“The envoys carry their riches on donkeys’ backs, their treasures on the humps of camels, to that unprofitable nation, to Egypt, whose help is utterly useless. Therefore I call her Rahab the Do-Nothing.” (Isaiah 30:6–7)
While Egyptian Member of Parliament (MP) Tawfik Okasha defended meeting with Israel’s ambassador to Egypt Haim Koren, more than 100 other Egyptian MPs called for Okasha’s expulsion, successfully suspending him this past Wednesday with the required two-thirds majority.
“I recognize the State of Israel and all of our agreements are consistent with my world view,” Okasha told Egyptian newspaper Al-Tahrir before the suspension, defending his meeting with the Israeli envoy after considerable opposition.
Okasha, who also serves as a television anchor for the political-commentary channel Faraeen, issued the ambassador a dinner invitation from his post as anchor.
The MP said to the Al-Masry Al-Youm daily that he and Koren had discussed Israel’s “key role in the issue of the dam” that Ethiopia is building on the Blue Nile. Okasha added that he was looking into meeting with Israeli Prime Minister Benjamin Netanyahu as well.
On February 25, Koren released photos of the previous evening’s private meeting on Facebook. In the following days, Okasha was hit with a shoe by a fellow lawmaker, was closed out of the parliamentary chamber by security officials, and was accused by individual MPs of “unforgivable treason” and “political prostitution.”
As Okasha faced widespread rebuke, Egyptian MP and activist Mahmoud Badr said Okasha “belongs not in the Egyptian parliament, but rather in the Friends of Israel Union or in the Knesset [the Israeli Parliament].”

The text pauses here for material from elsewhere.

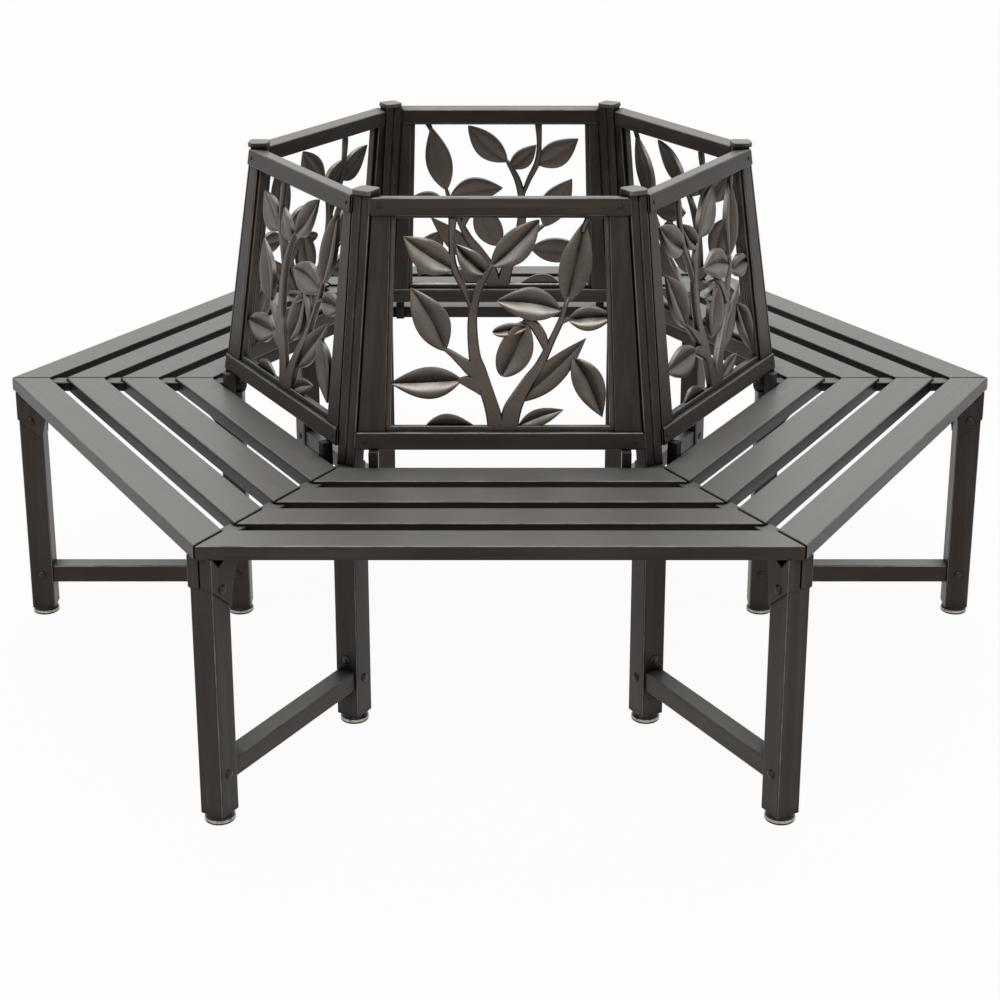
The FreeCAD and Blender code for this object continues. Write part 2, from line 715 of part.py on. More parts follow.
def make_leaf_casting():
    """A thin rim with a forked stem and leaves, one casting, drawn in the panel's frame."""
    low, high = number("rail_size"), number("back_slope - rail_size")
    stretch_up = (high - low) / DRAWN_HEIGHT
    stretch_across = number(opening_half_width("back_slope / 2")) / DRAWN_HALF_WIDTH
    swell = max(stretch_up, stretch_across)

    def drawn(across, up):
        return FreeCAD.Vector(across * stretch_across, 0, low + up * stretch_up)

    def trapezoid(side, bottom, top):
        def edge(height):
            return number(opening_half_width(height)) - side

        corners = [
            FreeCAD.Vector(-edge(bottom), 0, bottom),
            FreeCAD.Vector(edge(bottom), 0, bottom),
            FreeCAD.Vector(edge(top), 0, top),
            FreeCAD.Vector(-edge(top), 0, top),
        ]
        return Part.Face(Part.makePolygon(corners + corners[:1]))

    fit = number("casting_fit")
    whole = trapezoid(fit, low, high - fit)
    opening = trapezoid(number("casting_side_rim"), low + number("casting_bottom_rim"),
                        high - number("casting_top_rim"))
    depth = FreeCAD.Vector(0, number("casting_depth"), 0)
    growth = []
    for stem in STEMS:
        growth.append(smooth_strip([drawn(across, up) for across, up, width in stem],
                                   [width * swell for across, up, width in stem]))
    for base, tip, width, bend in LEAVES:
        growth.append(leaf_face(drawn(*base), drawn(*tip), width * swell, bend * swell))
    shape = whole.cut(opening).extrude(depth)
    shape = shape.fuse([face.extrude(depth) for face in growth])
    shape = shape.common(whole.extrude(depth)).removeSplitter()
    shape.translate(FreeCAD.Vector(0, number("casting_setback"), 0))
    casting = doc.addObject("Part::Feature", "LeafCasting")
    casting.Shape = Part.Solid(shape.Solids[0]) if len(shape.Solids) == 1 else shape
    return lean_back(casting)


def make_lug(height):
    """The solid stub of a post inside a rail's +X end, drawn in the panel's frame."""
    body = new_body("Lug")
    end = outer_face_end(height)
    gap = "(rail_wall + lug_clearance)"
    section = sketch_on(body, "YZ_Plane", f"{end} - lug_length")
    add_rectangle(section, gap, f"{gap} + {LUG_SIZE}", f"{height} + {gap}", f"{height} + {gap} + {LUG_SIZE}")
    pad(body, section, "lug_length + 2 * post_width")
    hole = sketch_on(body, "XZ_Plane")
    middle = f"({height} + rail_size / 2)"
    add_circle(hole, rail_bolt_place(middle), middle, "bolt_diameter + bolt_clearance")
    pocket(body, hole, f"rail_bolt_length + {gap}")
    return lean_back(body)


def lean_along(feature):
    """Make a level section of the post run up the lean of the corner."""
    feature.UseCustomVector = True
    feature.AlongSketchNormal = True
    feature.Direction = FreeCAD.Vector(-number(POST_TILT), 0, 1)
    feature.setExpression("Direction.x", sized(f"-{POST_TILT}"))
    doc.recompute()


def make_post():
    """A leaning tube with a V groove down its outer and inner faces, and a lug for each rail end."""
    body = new_body("PostTube")
    half = "post_width / 2"
    back = f"({POST_FOOT} - post_depth)"
    groove = "post_groove_width / 2"

    def section(wall, turn_in):
        side = f"({half} - {wall})"
        front, rear = f"({POST_FOOT} - {wall})", f"({back} + {wall})"
        lip = f"({groove} + {turn_in})"
        return [
            (front, side), (front, lip), (f"{front} - post_groove_depth", "0"),
            (front, f"-{lip}"), (front, f"-{side}"), (rear, f"-{side}"), (rear, f"-{lip}"),
            (f"{rear} + post_groove_depth", "0"), (rear, lip), (rear, side),
        ]

    height = f"({POST_TOP} - {BAR_TOP})"
    outside = sketch_on(body, "XY_Plane", BAR_TOP)
    add_outline(outside, section("0", "0"))
    tube = pad(body, outside, height)
    corners = number(half) - 0.01
    lean_along(tube)
    round_edges(body, "post_edge_radius", lambda edge: edge.BoundBox.ZLength > TALL_EDGE
                and abs(edge.BoundBox.YMax) > corners and edge.BoundBox.YLength < 0.01)
    inside = sketch_on(body, "XY_Plane", BAR_TOP)
    add_outline(inside, section("post_wall", "post_wall / 2"))
    lean_along(pocket(body, inside, height))

    sector = make_sector_prism("LugSector", "post_width / 2 - lug_weld", LEG_TOP, f"2 * {POST_TOP}")
    result = body
    for height in ("0", "(back_slope - rail_size)"):
        lug = combine("Common", "TrimmedLug", make_lug(height), sector)
        near = gather("LugNear", [lug])
        near.Placement = FreeCAD.Placement(
            FreeCAD.Vector(0, 0, 0), FreeCAD.Rotation(FreeCAD.Vector(0, 0, 1), TURN))
        far = mirrored(near, "LugFar", (0, 1, 0))
        for stub in (near, far):
            result = combine("Fuse", "PostWithLug", result, stub)
    return result


def make_cap():
    """The rounded plate that closes the top of a post."""
    body = new_body("Cap")
    centre = (f"({POST_FOOT} - ({POST_TOP} - {BAR_TOP}) * {POST_TILT}"
              " - post_depth / 2 + cap_shift)")
    half_depth = "(post_depth / 2 + cap_face_overhang)"
    half_width = "(post_width / 2 + cap_side_overhang)"
    plan = sketch_on(body, "XY_Plane", POST_TOP)
    add_rectangle(plan, f"{centre} - {half_depth}", f"{centre} + {half_depth}",
                  f"-{half_width}", half_width)
    pad(body, plan, "cap_height")
    round_edges(body, "cap_corner_radius", lambda edge: runs_along(edge, (0, 0, 1)))
    top = number(f"{POST_TOP} + cap_height")
    round_edges(body, "cap_edge_radius", lambda edge: edge.BoundBox.ZMin > top - 0.01)
    return body


def make_block(side):
    """The spacer between the bottom rail and the innermost slat, near one end of the panel."""
    body = new_body("Block")
    inner = f"({BACK_APOTHEM} - block_rail_cover)"
    far = f"{half_length(inner, RAIL_END_OFFSET)} - block_inset"
    low = "(seat_top - block_drop)"
    top = f"({BACK_BOTTOM} - block_rail_cover * tan(back_lean))"
    plan = sketch_on(body, "XY_Plane", low)
    ends = [f"{side} * ({far})", f"{side} * ({far} - block_width)"]
    add_outline(plan, [
        (ends[0], f"-{SEAT_INNER_APOTHEM}"),
        (ends[1], f"-{SEAT_INNER_APOTHEM}"),
        (ends[1], f"-{inner}"),
        (ends[0], f"-{inner}"),
    ])
    pad(body, plan, f"{top} - {low}")
    return body


def make_bolt(name, shank, second_head):
    """A round-headed bolt along Z, its head's underside at the origin, with a cap nut if through."""
    body = new_body(name)
    half = sketch_on(body, "XZ_Plane")
    corners = [
        ("0", "bolt_head_height"),
        ("0", f"-({shank})"),
        ("bolt_diameter / 2", f"-({shank})"),
        ("bolt_diameter / 2", "0"),
        ("bolt_head_diameter / 2", "0"),
        ("bolt_head_diameter / 2", "bolt_head_height"),
    ]
    if second_head:
        corners[1:3] = [
            ("0", f"-({shank}) - bolt_head_height"),
            ("bolt_head_diameter / 2", f"-({shank}) - bolt_head_height"),
            ("bolt_head_diameter / 2", f"-({shank})"),
            ("bolt_diameter / 2", f"-({shank})"),
        ]
    add_outline(half, corners)
    revolution = body.newObject("PartDesign::Revolution", name + "Revolution")
    revolution.Profile = half
    revolution.ReferenceAxis = (half, ["V_Axis"])
    revolution.Angle = 360
    doc.recompute()
    ends = [number("bolt_head_height")]
    if second_head:
        ends.append(-number(f"{shank} + bolt_head_height"))
    round_edges(body, "bolt_head_radius", lambda edge: len(edge.Vertexes) == 1
                and any(abs(edge.Vertexes[0].Z - level) < 0.01 for level in ends))
    return body


def set_at(piece, name, axis, angle, **place):
    """A copy of the piece turned about an axis and moved to a place given by expressions."""
    copy = gather(name, [piece])
    copy.Placement = FreeCAD.Placement(
        FreeCAD.Vector(0, 0, 0), FreeCAD.Rotation(FreeCAD.Vector(*axis), angle))
    for letter, text in place.items():
        copy.setExpression(f"Placement.Base.{letter}", sized(text))
    return copy


def make_bolts():
    """All the bolts of one corner and one panel."""
    through_bare = make_bolt("ThroughBolt", "leg_size", True)
    through_bracket = make_bolt("BracketBolt", "leg_size + 2 * bracket_sheet", True)
    rail_bolt = make_bolt("RailBolt", "rail_bolt_length", False)
    face_screw = make_bolt("FaceScrew", "face_screw_length", False)
    side, far = "leg_size / 2", "leg_size / 2 + bracket_sheet"
    x_axis, y_axis = (1, 0, 0), (0, 1, 0)
    corner = [
        set_at(through_bare, "OuterLow", x_axis, -90, x=OUTER_LEG, y=side, z="stretcher_centre"),
        set_at(through_bare, "InnerLow", x_axis, -90, x=INNER_LEG, y=side, z="stretcher_centre"),
        set_at(through_bracket, "OuterHigh", x_axis, -90, x=OUTER_LEG, y=far,
               z=f"{LEG_TOP} - bracket_bolt_drop"),
        set_at(through_bracket, "InnerHigh", x_axis, -90, x=INNER_LEG, y=far,
               z=f"{LEG_TOP} - cleat_bolt_drop"),
        set_at(face_screw, "InnerFace", y_axis, 90, x=f"{INNER_LEG} + leg_size / 2", y="0",
               z="stretcher_centre + face_screw_rise"),
    ]
    panel = []
    for low in ("0", "(back_slope - rail_size)"):
        middle = f"({low} + rail_size / 2)"
        for mark in ("", "-"):
            placed = set_at(rail_bolt, "RailEnd", x_axis, 90, x=f"{mark}{rail_bolt_place(middle)}",
                            y="0", z=middle)
            panel.append(lean_back(gather("RailEndOnPanel", [placed])))
    return gather("CornerBolts", corner), gather("PanelBolts", panel)


slats = gather("Seat", [make_slat(row) for row in range(4)])
back_frame = make_back_frame()
casting = make_leaf_casting()
outer_leg = make_outer_leg()
inner_leg = make_inner_leg()
stretcher = make_stretcher()
post = make_post()
seat_bar = make_seat_bar()
cap = make_cap()
blocks = gather("Blocks", [make_block(1), make_block(-1)])
foot = make_foot()
outer_foot = set_at(foot, "FootOutside", (0, 0, 1), 0, x=OUTER_LEG)
inner_foot = set_at(foot, "FootInside", (0, 0, 1), 0, x=INNER_LEG)
wide_bracket = make_bracket("WideBracket", "bracket_wide_gusset", True)
narrow_bracket = mirrored(
    make_bracket("NarrowBracket", "bracket_narrow_gusset", False), "NarrowBracketOther", (0, 1, 0))
outer_brackets = gather("BracketPair", [wide_bracket, narrow_bracket])
cleat = make_cleat()
cleats = gather("CleatPair", [cleat, mirrored(cleat, "CleatOther", (0, 1, 0))])
corner_bolts, panel_bolts = make_bolts()

nodes = []
singles = [
    (slats, "seat_section"),
    (back_frame, "back_frame"),
    (casting, "leaf_insert"),
    (outer_leg, "outer_leg"),
    (inner_leg, "inner_leg"),
    (stretcher, "stretcher"),
    (post, "corner_post"),
    (outer_foot, "outer_foot"),
    (inner_foot, "inner_foot"),
]
for master, name in singles:
    for turn in range(SIDES):
        nodes.append(turned(master, f"{name}_{turn + 1}", turn))

groups = [
    ([seat_bar], "seat_bars"),
    ([outer_brackets], "leg_brackets"),
    ([cleats], "leg_cleats"),
    ([blocks], "back_blocks"),
    ([cap], "post_caps"),
    ([corner_bolts, panel_bolts], "bolts"),
]
for masters, name in groups:
    copies = [turned(master, f"{name}_part", turn) for master in masters for turn in range(SIDES)]
    nodes.append(gather(name, copies))

doc.recompute()

for item in doc.Objects:
    if "Invalid" in item.State or "Error" in item.State:
        raise RuntimeError(f"{item.Name} did not build: {item.State}")
    if item.TypeId == "PartDesign::Pocket":
        if item.Shape.Volume > item.BaseFeature.Shape.Volume - 1:
            raise RuntimeError(f"{item.Name} removes nothing")

os.makedirs("parts", exist_ok=True)
for node in nodes:
    if node.Shape.isNull() or not node.Shape.isValid():
        raise RuntimeError(f"{node.Label} has no valid shape")
    node.Shape.exportStep(f"parts/{node.Label}.step")
    box = node.Shape.BoundBox
    print(f"{node.Label}: {len(node.Shape.Solids)} solids, {node.Shape.Volume / 1000:.1f} cm3,"
          f" z {box.ZMin:.1f} to {box.ZMax:.1f}")
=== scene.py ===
"""Looks of a hexagonal metal tree bench: coated steel, cast leaves, feet, bolts and a studio."""

import math

import bmesh
import bpy
from bpy.props import FloatProperty, FloatVectorProperty, PointerProperty
from mathutils import Matrix, Vector


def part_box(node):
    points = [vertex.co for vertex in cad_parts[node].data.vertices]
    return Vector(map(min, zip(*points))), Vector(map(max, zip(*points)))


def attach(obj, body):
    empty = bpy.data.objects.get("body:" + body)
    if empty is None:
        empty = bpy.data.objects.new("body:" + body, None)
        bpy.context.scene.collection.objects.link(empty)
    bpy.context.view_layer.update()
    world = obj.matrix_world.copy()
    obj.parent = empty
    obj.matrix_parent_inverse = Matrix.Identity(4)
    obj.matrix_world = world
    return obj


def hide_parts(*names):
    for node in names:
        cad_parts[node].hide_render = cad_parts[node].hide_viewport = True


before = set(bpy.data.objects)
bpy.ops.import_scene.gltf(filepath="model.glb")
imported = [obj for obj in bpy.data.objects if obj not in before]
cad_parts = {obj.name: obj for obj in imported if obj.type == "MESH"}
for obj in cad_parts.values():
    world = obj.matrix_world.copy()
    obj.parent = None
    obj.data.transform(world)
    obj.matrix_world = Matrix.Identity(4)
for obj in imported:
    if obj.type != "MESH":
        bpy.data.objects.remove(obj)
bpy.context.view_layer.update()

bl_info = {
    "name": "Tree Bench",
    "version": (1, 0, 0),
    "blender": (4, 5, 0),
    "location": "3D View > Sidebar > Tree Bench",
    "description": "Finishes a hexagonal tree bench: coated steel, cast leaves, feet and a studio",
    "category": "Object",
}

SIDES = 6
TURN = math.tau / SIDES
MM = 0.001

# Places of the CAD pieces at the front, and at the corner that lies along +X, in metres.
SEAT_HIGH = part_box("seat_section_1")[1]
OUTER_LEG_LOW, OUTER_LEG_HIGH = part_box("outer_leg_1")
INNER_LEG_LOW, INNER_LEG_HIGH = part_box("inner_leg_1")
STRETCHER_LOW, STRETCHER_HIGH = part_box("stretcher_1")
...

Egyptian journalist Mustafa Bakri said “welcoming the enemy Israeli ambassador at his house is a scandal, without exception.” (Ynet)
However, the parliament’s official statement suggested concerns of national security over discussing the dam: “The penalty is not over his meeting with the ambassador of a foreign country, but because of the issues discussed during this meeting, in relation to Egypt’s national security,” states the assembly’s website. (Times of Israel)
Of the Egyptian parliament’s 596 members, 465 voted to eject Okasha, blocking his involvement in the remainder of the parliamentary session — its first meeting since the ousting of the Muslim Brotherhood-backed President Mohamed Morsi, on July 3, 2013 and the dissolution of the previous Islamist-dominated parliament in June 2012.
Since Morsi’s expulsion, Egypt has been reestablishing itself, electing its new parliament members as recently as last November and December to convene for the first time on January 10. Israel-Egypt relations have also just begun to revive, with Israel returning diplomats to Cairo in September. (The Washington Post)
Israel’s four-year absence from Egypt followed violent riots against the embassy on September 9, 2011, with mobs tearing down an outer wall and hundreds of people storming the embassy. This past September, Israel installed its new embassy in a building in the courtyard of the ambassador’s residence. (Haaretz)
Last week Wednesday, seemingly to calm the hostility of Egypt’s representatives toward Israel, Koren produced a video in Arabic to express his willingness to meet with anybody who so desires.
“I understand that my meeting with Okasha caused a storm but I, as an ambassador, welcome all people that want to meet with me,” said Koren’s video message, which was posted on the Israeli embassy’s website.
“It is incumbent upon us to accept others’ opinions in order to establish economic, cultural, and social relations between the two countries,” Koren said.